_EXERCISE_
The records below are split into lines. How many of those lines contain the string "Identity"? Reply with the number only.

_RECORDS PROVIDED_
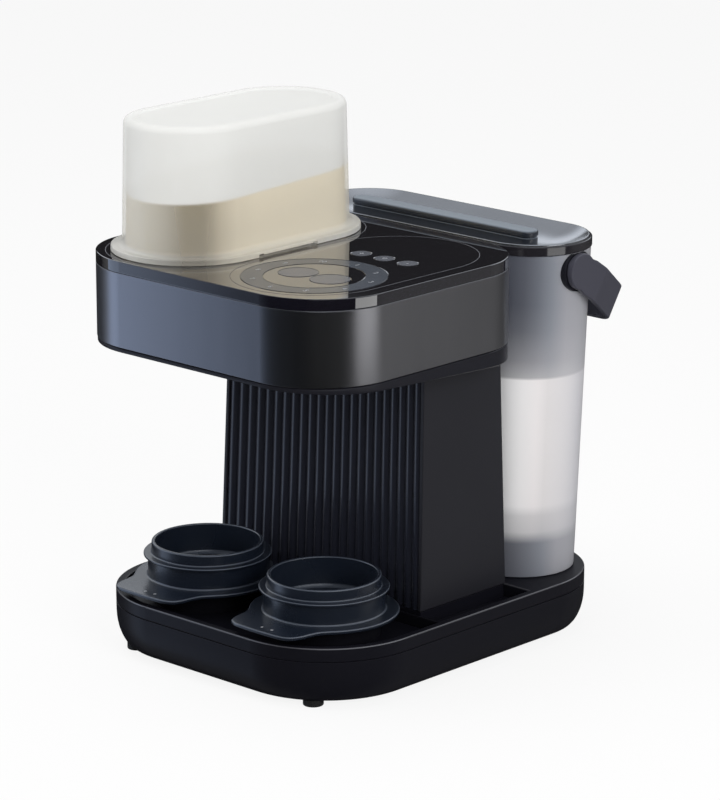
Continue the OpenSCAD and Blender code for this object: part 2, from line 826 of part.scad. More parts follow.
poppet_low = seat_height + valve_lift;
poppet_sheet = 2;
cage_low = tank_floor;
spring_low = poppet_low + poppet_sheet + 0.1;
spring_top = cage_low - 0.1;
stem_low = neck_low + 3;
pin_top = stem_low - face_gap;

module tank_valve() color(inner_white) translate([0, dock_y, 0]) {
    translate([0, 0, poppet_low]) cylinder(r = valve_bore - 0.8, h = poppet_sheet);
    translate([0, 0, stem_low]) cylinder(r = 2.2, h = poppet_low - stem_low + join);
}

spring_radius = 5;
spring_wire = 0.45;
spring_turns = 4;
spring_steps = 8;               // rings in each turn
spring_sides = 6;

// one ring of the spring's wire, at step i along the helix
function spring_ring(i) = let (
    turn = 360 * i / spring_steps,
    rise = spring_top - spring_low - 2 * spring_wire,
    height = spring_low + spring_wire + rise * i / (spring_turns * spring_steps))
    [for (k = [0 : spring_sides - 1]) let (
        across = 360 * k / spring_sides,
        reach = spring_radius + spring_wire * cos(across))
        [reach * cos(turn), dock_y + reach * sin(turn), height + spring_wire * sin(across)]];

module valve_spring() color(steel) {
    last = spring_turns * spring_steps;
    rings = [for (i = [0 : last]) spring_ring(i)];
    polyhedron(
        points = [for (ring = rings) each ring],
        faces = concat(
            [[for (k = [0 : spring_sides - 1]) k]],
            [[for (k = [spring_sides - 1 : -1 : 0]) last * spring_sides + k]],
            [for (i = [0 : last - 1], k = [0 : spring_sides - 1], half = [0, 1])
                let (a = i * spring_sides + k, b = i * spring_sides + (k + 1) % spring_sides)
                    half == 0 ? [a, a + spring_sides, b] : [b, a + spring_sides, b + spring_sides]]
        )
    );
}

module valve_cage() color(inner_white) translate([0, dock_y, cage_low]) difference() {
    cylinder(r = valve_bore + 3, h = 2);
    for (turn = [0 : 90 : 270]) rotate(turn) translate([6.2, 0, -1]) cylinder(r = 1.8, h = 4);
}

dock_radius = 14.5;
dock_low = rim_top - 15;
dock_bore = neck_radius + 0.4;
dock_floor = neck_low - 2;
dock_top = rim_top + 17;
dock_seal_height = 1.7;

module tank_dock() color(inner_white) translate([0, dock_y, 0]) difference() {
    union() {
        translate([0, 0, rim_top - 9]) cylinder(r = dock_radius, h = dock_top - rim_top + 9);
        translate([0, 0, rim_top]) cylinder(r = dock_radius + 4, h = 1.8);
        translate([0, 0, dock_low]) cylinder(r = port_radius, h = 10);
    }
    difference() {
        translate([0, 0, dock_floor]) cylinder(r = dock_bore, h = 40);
        translate([0, 0, dock_floor - 1]) cylinder(r = 2.4, h = pin_top - dock_floor + 1);
    }
    translate([0, 0, dock_floor - 8]) cylinder(r = 8, h = 5);
    for (turn = [0 : 120 : 240]) rotate(turn) translate([5.4, 0, dock_floor - 4])
        cylinder(r = 1.5, h = 8);
    translate([0, 0, dock_low - 1]) cylinder(r = 2.4, h = 14);
}

module dock_seal() color(rubber) translate([0, dock_y, dock_floor]) difference() {
    cylinder(r = dock_bore - 0.05, h = dock_seal_height);
    translate([0, 0, -1]) cylinder(r = 7.4, h = 4);
}

// ---------- lid ----------

lid_under = tank_top + 0.2;
lid_top = lid_under + lid_edge;
tank_radius = (tank_back_top - tank_front_top) / 2;
tank_middle = (tank_front_top + tank_back_top) / 2;
lid_straight = tank_width_top / 2 - tank_radius;
lid_radius = tank_radius + lid_overhang;
skirt_radius = tank_radius - tank_wall - 0.9;
skirt_low = tank_top - 8;
lid_sheet = 2.2;
dish_depth = 8;
dish_radius = lid_radius - 2.6;

// sweeps a profile of [distance from the core line, height] round the lid's stadium
module lid_sweep(profile) translate([0, tank_middle, 0]) {
    for (side = [-1, 1]) translate([side * lid_straight, 0, 0])
        rotate(side * 90 - 180) rotate_extrude(angle = 180) polygon(profile);
    for (side = [0, 180]) rotate(side) rotate([90, 0, 90])
        linear_extrude(2 * lid_straight, center = true) polygon(profile);
}

function dish_curve() = [for (k = [8 : -1 : 0]) let (share = k / 8)
    [dish_radius * share, lid_top - dish_depth * (1 - pow(share, 3))]];

module tank_lid() color(satin_grey) lid_sweep(concat([
    [0, lid_top - dish_depth - lid_sheet],
    [skirt_radius - lid_sheet, lid_top - dish_depth - lid_sheet],
    [skirt_radius - lid_sheet, skirt_low], [skirt_radius, skirt_low],
    [skirt_radius, lid_under], [lid_radius, lid_under],
    [lid_radius, lid_top - 1], [lid_radius - 1, lid_top]
], dish_curve()));

module lid_seal() color(rubber) lid_sweep([
    [skirt_radius + 0.02, skirt_low + 2], [skirt_radius + 0.45, skirt_low + 2.6],
    [skirt_radius + 0.45, skirt_low + 3.6], [skirt_radius + 0.02, skirt_low + 4.2]
]);

grip_front = tank_front_top + 6.5;
grip_depth = 12.5;

// everything under the lid's top surface, out to its edge
module under_lid() lid_sweep(concat([
    [0, lid_top - 20], [lid_radius, lid_top - 20],
    [lid_radius, lid_top - 1], [lid_radius - 1, lid_top]
], dish_curve()));

module lid_grip() color(dark_plastic) difference() {
    intersection() {
        translate([grip_left, 0, 0]) rotate([90, 0, 90]) linear_extrude(grip_right - grip_left)
            polygon([
                [grip_front, lid_top - dish_depth], [grip_front + grip_depth, lid_top - dish_depth],
                [grip_front + grip_depth, lid_top + grip_rise - 1.5],
                [grip_front + grip_depth - 1.5, lid_top + grip_rise],
                [grip_front + 2.5, lid_top + grip_rise - 0.4],
                [grip_front, lid_top + grip_rise - 2.2]
            ]);
        slab(lid_top - dish_depth - 1, lid_top + grip_rise + 1) polygon([
            [grip_left, grip_front + 3], [grip_left + 3, grip_front],
            [grip_right - 3, grip_front], [grip_right, grip_front + 3],
            [grip_right, grip_front + grip_depth - 4], [grip_right - 4, grip_front + grip_depth],
            [grip_left + 4, grip_front + grip_depth], [grip_left, grip_front + grip_depth - 4]
        ]);
    }
    under_lid();
}

// ---------- bail handle ----------

pivot_height = tank_top - pivot_drop;
bail_bend = 12;                 // outer radius of the strap's two bends
lean_start = lid_top - pivot_height + 1.5;
eye_radius = strap_width / 2 + 0.9;
pin_length = 2.6;
arm_run = (bail_reach - bail_bend - lean_start + bail_bend * sin(bail_lean)) / cos(bail_lean);
bend_x = bail_width / 2 - arm_run * sin(bail_lean) - bail_bend * cos(bail_lean);
bend_y = bail_reach - bail_bend;

// the bail from above, as if level, drawn in by an inset: X across, Y away from the pivots
module bail_outline(inset) {
    outer = bail_width / 2 - inset;
    bend = bail_bend - inset;
    knee = lean_start - inset * tan(bail_lean / 2);
    for (side = [-1, 1]) translate([side * bend_x, bend_y]) circle(r = bend);
    polygon([
        [outer, -20], [outer, knee],
        [bend_x + bend * cos(bail_lean), bend_y + bend * sin(bail_lean)],
        [bend_x, bend_y + bend], [-bend_x, bend_y + bend],
        [-bend_x - bend * cos(bail_lean), bend_y + bend * sin(bail_lean)],
        [-outer, knee], [-outer, -20]
    ]);
}

module at_pivots() translate([0, tank_middle, pivot_height]) children();

module bail_handle() color(dark_plastic) at_pivots() rotate([-bail_rest_angle, 0, 0]) difference() {
    intersection() {
        linear_extrude(3 * strap_width, center = true) difference() {
            bail_outline(0);
            difference() {
                union() {
                    bail_outline(strap_thickness);
                    square([bail_width - 2 * strap_thickness, 30], center = true);
                }
                translate([-far / 2, bail_reach - bridge_thickness]) square([far, 20]);
            }
        }
        translate([-far / 2, 0, 0]) rotate([90, 0, 90]) linear_extrude(far) {
            circle(r = eye_radius);
            translate([0, -strap_width / 2]) square([bail_reach + 1, strap_width]);
        }
    }
    for (side = [-1, 1]) translate([side * (bail_width / 2 - strap_thickness), 0, 0])
        rotate([0, side * 90, 0]) translate([0, 0, -1])
            cylinder(r = pivot_pin_radius + running_gap, h = pin_length + 1.3);
}

boss_face = bail_width / 2 - strap_thickness - face_gap;

module bail_bosses() color(dark_plastic) difference() {
    at_pivots() for (side = [-1, 1]) rotate([0, side * 90, 0]) {
        translate([0, 0, boss_face - 20]) cylinder(r = eye_radius - face_gap, h = 20);
        translate([0, 0, boss_face - 1]) cylinder(r = pivot_pin_radius, h = pin_length + face_gap + 1);
    }
    tank_block(tank_low, tank_top, 0);
    slab(lid_under - face_gap, lid_top) square(far, center = true);
}

base_tub();
base_deck();
rubber_feet();
base_screws();
mains_gland();
drip_tray();
bottle_stand_left();
bottle_stand_right();
column_foot();
column_cover();
splash_panel();
power_board();
water_pump();
water_heater();
suction_hose();
transfer_hose();
delivery_hose();
head_undercover();
head_band();
top_panel();
dial_ring();
touch_pads();
touch_board();
head_screws();
water_spout();
powder_chute();
gear_motor();
drive_dog();
powder_container();
container_base();
container_seal();
dosing_rotor();
tank_dock();
dock_seal();
water_tank();
tank_lid();
lid_grip();
lid_seal();
bail_handle();
bail_bosses();
tank_valve();
valve_spring();
valve_cage();
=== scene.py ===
"""The looks of the formula maker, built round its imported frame. Metres, Z up, Y to the back."""

import math

import bmesh
import bpy
from mathutils import Matrix, Vector, noise


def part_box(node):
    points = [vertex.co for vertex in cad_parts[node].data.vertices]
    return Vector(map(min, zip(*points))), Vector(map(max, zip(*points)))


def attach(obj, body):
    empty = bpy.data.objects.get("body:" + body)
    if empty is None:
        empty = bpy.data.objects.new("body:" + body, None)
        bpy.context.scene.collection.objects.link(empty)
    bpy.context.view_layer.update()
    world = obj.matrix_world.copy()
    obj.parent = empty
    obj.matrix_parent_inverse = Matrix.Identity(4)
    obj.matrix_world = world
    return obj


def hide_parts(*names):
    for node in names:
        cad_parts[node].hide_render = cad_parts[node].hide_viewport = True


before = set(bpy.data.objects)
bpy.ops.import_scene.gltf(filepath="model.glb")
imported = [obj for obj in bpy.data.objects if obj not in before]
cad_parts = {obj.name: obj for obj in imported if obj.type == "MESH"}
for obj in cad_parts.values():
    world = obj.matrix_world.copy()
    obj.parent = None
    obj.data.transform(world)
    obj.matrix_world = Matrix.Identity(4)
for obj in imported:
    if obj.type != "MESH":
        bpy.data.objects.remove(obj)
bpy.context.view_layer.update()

MM = 0.001

# ---------- sizes, in millimetres ----------

HEAD_FRONT_RADIUS, HEAD_BACK_RADIUS = 48.5, 42.0
BASE_FRONT_RADIUS, BASE_BACK_RADIUS = 62.4, 55.6
TUB_DRAW, TUB_CURVE = 6.0, 3.2          # how far, and how late, the tub draws in towards its foot
HEAD_WALL = 3.0
FLUTES, FLUTE_DEPTH, PANEL_HOLLOW, SPLASH_SHEET = 23, 1.5, 4.0, 2.5

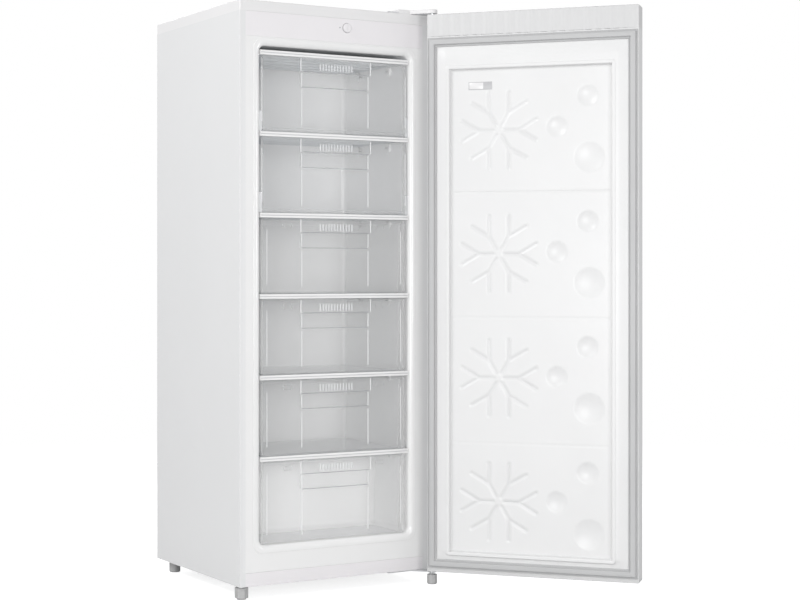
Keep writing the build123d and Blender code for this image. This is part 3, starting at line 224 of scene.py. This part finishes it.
slot_material = {
    "white_steel": paint, "zinc_steel": zinc, "white_plastic": top_plastic,
    "liner_plastic": liner_plastic, "foam": foam, "evaporator_plate": plate_metal,
    "evaporator_tube": tube_paint, "clear_plastic": clear, "gasket": rubber_grey,
    "hinge_steel": steel, "bush_plastic": bush_plastic, "foot_plastic": foot_grey,
    "black_steel": black_paint, "copper": copper, "black_rubber": black_rubber,
    "black_plastic": black_plastic,
}
own_material = {
    "flap_pivots": frosted_and_rib_highlight,
    **{f"drawer_tray_{n}": clear_tray for n in range(3, 7)},
    "control_panel": panel_plastic, "plinth": panel_plastic, "thermostat_knob": panel_plastic,
    "door_liner": door_plastic_painted_shade, "door_top_cap": cap_plastic_painted_shade, "door_bottom_cap": cap_plastic_painted_shade,
}
slots = {part["node"]: part["material_slot"] for part in frame["record"]["subparts"]}
for name, node in nodes.items():
    material = own_material.get(name) or slot_material[slots[name]]
    node.data.materials.clear()
    node.data.materials.append(material)

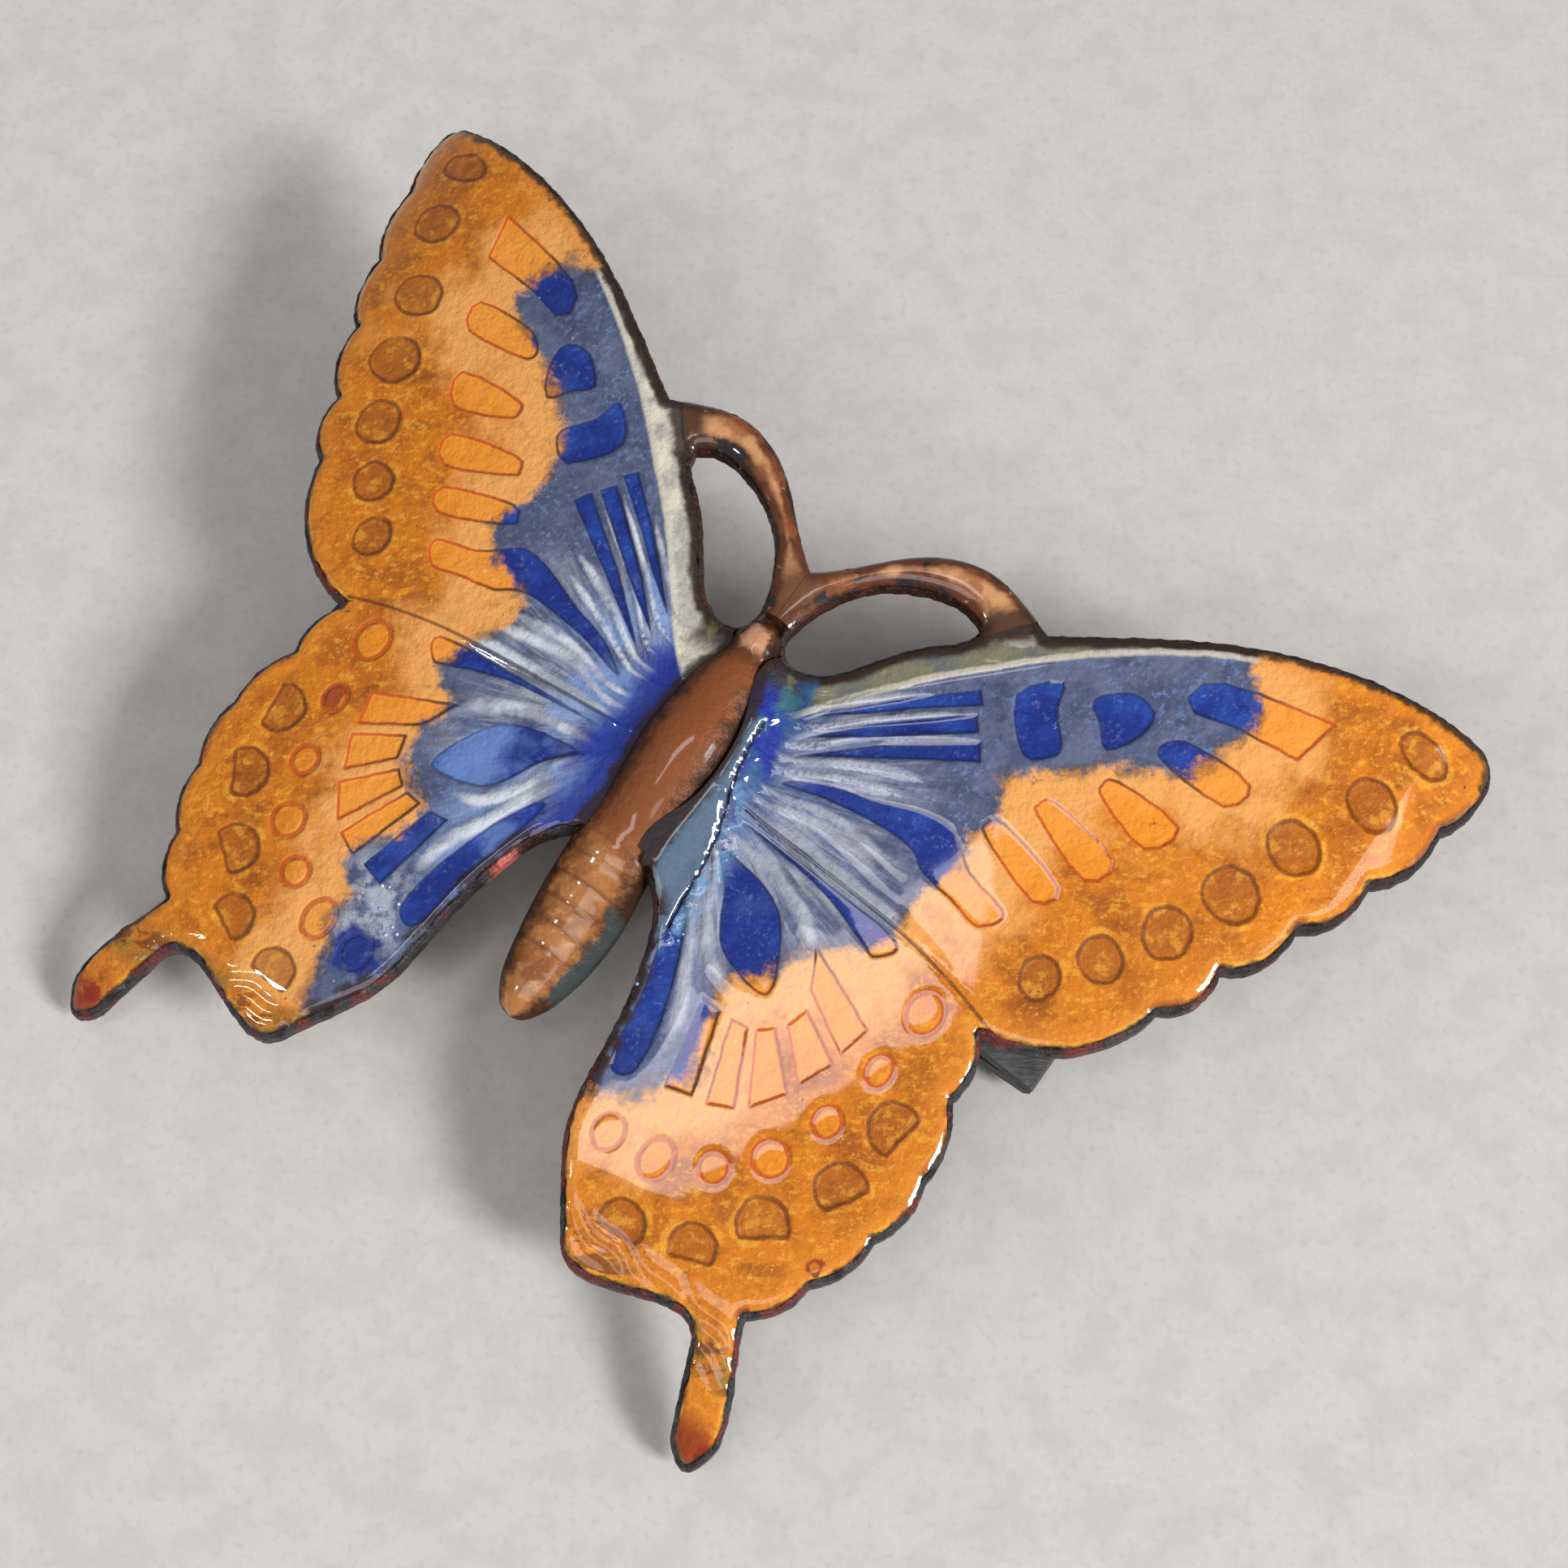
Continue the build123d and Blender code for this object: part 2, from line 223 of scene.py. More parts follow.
def newPiece(name, vertices, faces, smoothAngle=40):
    mesh = bpy.data.meshes.new(name)
    mesh.from_pydata((np.asarray(vertices) * mm).tolist(), [], [tuple(f) for f in faces])
    piece = bpy.data.objects.new(name, mesh)
    scene.collection.objects.link(piece)
    work = bmesh.new()
    work.from_mesh(mesh)
    loose = [v for v in work.verts if not v.link_faces]
    bmesh.ops.delete(work, geom=loose, context="VERTS")
    bmesh.ops.recalc_face_normals(work, faces=work.faces)
    work.to_mesh(mesh)
    work.free()
    mesh.shade_smooth()
    mesh.set_sharp_from_angle(angle=math.radians(smoothAngle))
    return piece


# A closed piece over a plan region, between a finely shaped top and a plain underside
def slabPiece(name, loops, topHeight, bottomHeight, edgeStep, *filling):
    loops = [resample(loop, edgeStep) for loop in loops]
    top, topFaces, topEdge = fillRegion(loops, *filling)
    bottom, bottomFaces, bottomEdge = fillRegion(loops, 1.2)
    offset = len(top)
    vertices = np.concatenate([
        np.column_stack([top, topHeight(top)]),
        np.column_stack([bottom, bottomHeight(bottom)])])
    faces = [tuple(f) for f in topFaces] + [tuple(int(i) + offset for i in f[::-1]) for f in bottomFaces]
    start = 0
    for loop in loops:
        count = len(loop)
        for k in range(count):
            a, b = start + k, start + (k + 1) % count
            if topEdge[a] != topEdge[b]:
                faces.append((topEdge[a], topEdge[b], bottomEdge[b] + offset, bottomEdge[a] + offset))
        start += count
    return newPiece(name, vertices, faces)


def setAttribute(piece, name, values):
    layer = piece.data.attributes.new(name, "FLOAT", "POINT")
    layer.data.foreach_set("value", np.asarray(values, np.float32))


def planPlaces(piece):
    places = np.zeros(len(piece.data.vertices) * 3)
    piece.data.vertices.foreach_get("co", places)
    return places.reshape(-1, 3) / mm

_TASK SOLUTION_
2